The major demands Buckley makes on his life, apart from the musical ones, are
that he stay simple and away from the hype that has taken over the rock 'n' roll
business. "Rock musicians are businessmen. The focus is more on clothes
than music--you change your clothes every day, ride around in limos and
airplanes and you never see the ground. It's like a thing Woody Guthrie
said--when you're not living with the people, something wrong happens. I ask
myself what do I really need, an' I figure I can only make it with a certain
number of clothes."
Despite money in the bank, he still travels with a bright canvas duffel bag
containing only "stuff to keep me warm" (a ratty pea jacket, overalls,
a couple of turtlenecks) and "stuff to keep me clean" ( a brown paper
bag full of toothbrush, razor, Listerine and soap). He has a real fear of losing
control of himself and his work to "the economy" or "the
businessmen--they want to control you. They don't want you to be yourself
because then they can't say, 'Look, now he's gonna do this. Watch him do that.'
Dangle, dangle."
Privately, however, he lets people close to him boss him. Jainie Goldstein,
referred to variously as Peaches, My Lady, and, most frequently, My Old Lady,
has been organizing his life for the past three years. "She takes care of
me," says Tim, nodding in unnecessary assent. Jainie has just found them a
house in Venice, Calif. She didn't come to New York with him this time because
she was moving them there from Topanga Canyon and because, Tim says, "This
is *my* gig. The milkman doesn't take his old lady on his milk run."
(Jainie is also the subject of "Song for Jainie" and other tunes on
his first LP.)
Tim was married when he was 17 and divorced at 20. His son, Jeffrey, now 2 1/2, was born after he and his wife had separated. The Pisces in his song,
"I Never Asked to Be Your Mountain," is his former wife's sign.
("The Flying Pisces sails for time--And tells me of my child.")
"Yeah, Jeffrey. Great kid. He's in a Montessori school in L.A. I'm not
sure I ever want him to go to regular school. It took me almost two years to
throw away all those patterns they lay on you in school, but I was fighting it
all the time I was there [in Bell Gardens, Calif.]. I was playing and studying
music all the way through the morning, then it was time to go to school and I'd
go and couldn't relate to anything. I went to college for two weeks.

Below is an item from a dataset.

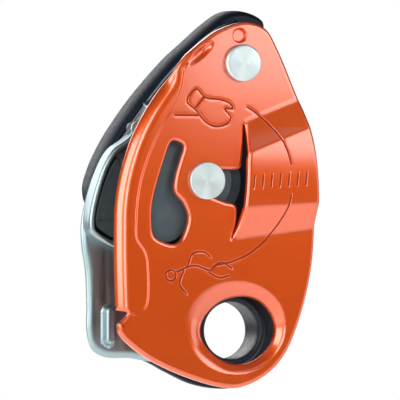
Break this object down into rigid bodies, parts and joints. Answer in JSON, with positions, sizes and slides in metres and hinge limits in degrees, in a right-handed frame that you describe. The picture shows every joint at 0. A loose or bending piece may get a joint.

"I was just beginning to get together then. My father, he's a brilliant
guy, but he never should have gotten married, never should have been in the
war--he was in the paratroops, heavy stuff. He sort of lost his purpose. I just
learned he's in prison in Chattanooga. I don't even know what for.

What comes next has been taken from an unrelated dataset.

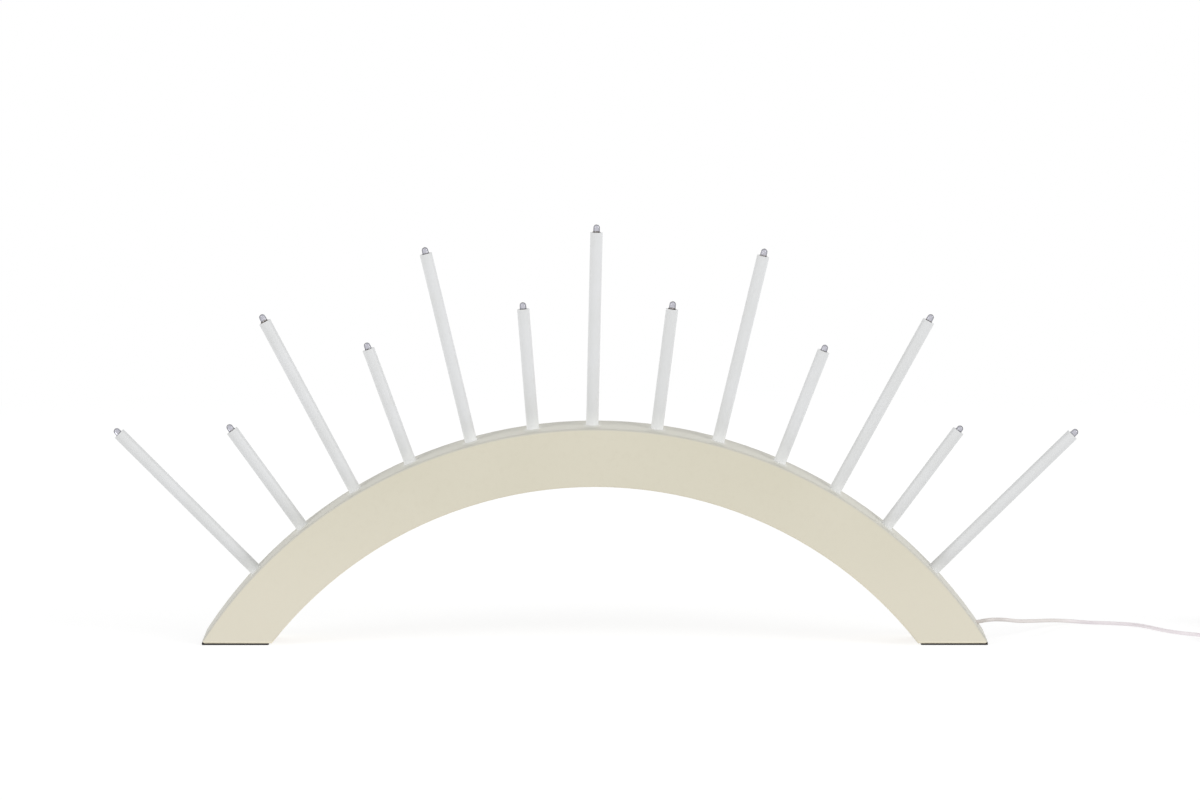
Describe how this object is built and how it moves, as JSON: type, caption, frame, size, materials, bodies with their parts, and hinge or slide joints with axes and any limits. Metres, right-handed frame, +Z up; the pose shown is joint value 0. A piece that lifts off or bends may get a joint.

"I wouldn't get married again. Just that word messes you up. Me and My
Old Lady been together for three years and we're more married now than I ever
was. She's still in school; we got time."
Tim remembers hearing his first progressive jazz when he was about 5.
"My mom dug Miles Davis." But more recently, he has been influenced
musically by the people he is backed up by on "Happy Sad": David
Friedman, a Juilliard graduate who plays vibes and bass marimba; John Miller,
from the University of Michigan, who plays acoustic bass; and Lee Underwood.
Underwood, a tranquil, intelligent man and accomplished musician, has been
playing lead guitar with Buckley since 1966. He also plays with modern jazz
artists like Monk, Bill Evans and John Handy. There seems to be a perpetual rap
going on about Milt Jackson, or Jimmy Giuffre, or Mingus, or Horace Silver. Or
Gary Burton.
"It's what I'm comfortable with," says Tim. "It's more direct
and simple. I'm gonna start playing jazz clubs anyway. I'll just play a set with
whoever's there. 'Cause I feel good about it. I can see where I'm really headed,
and it will probably get farther and farther from what people expect of me. My
Old Lady was telling me what she was studying in school--Plato, Sophocles,
Socrates and all those people. And the cat, Socrates, starts spewing truth like
anybody would, because you gotta be honest. And the people kill him. Ha. I don't
know if I'm being pretentious but I can see what happens. It happened to
Dylan...I don't know what to do about that."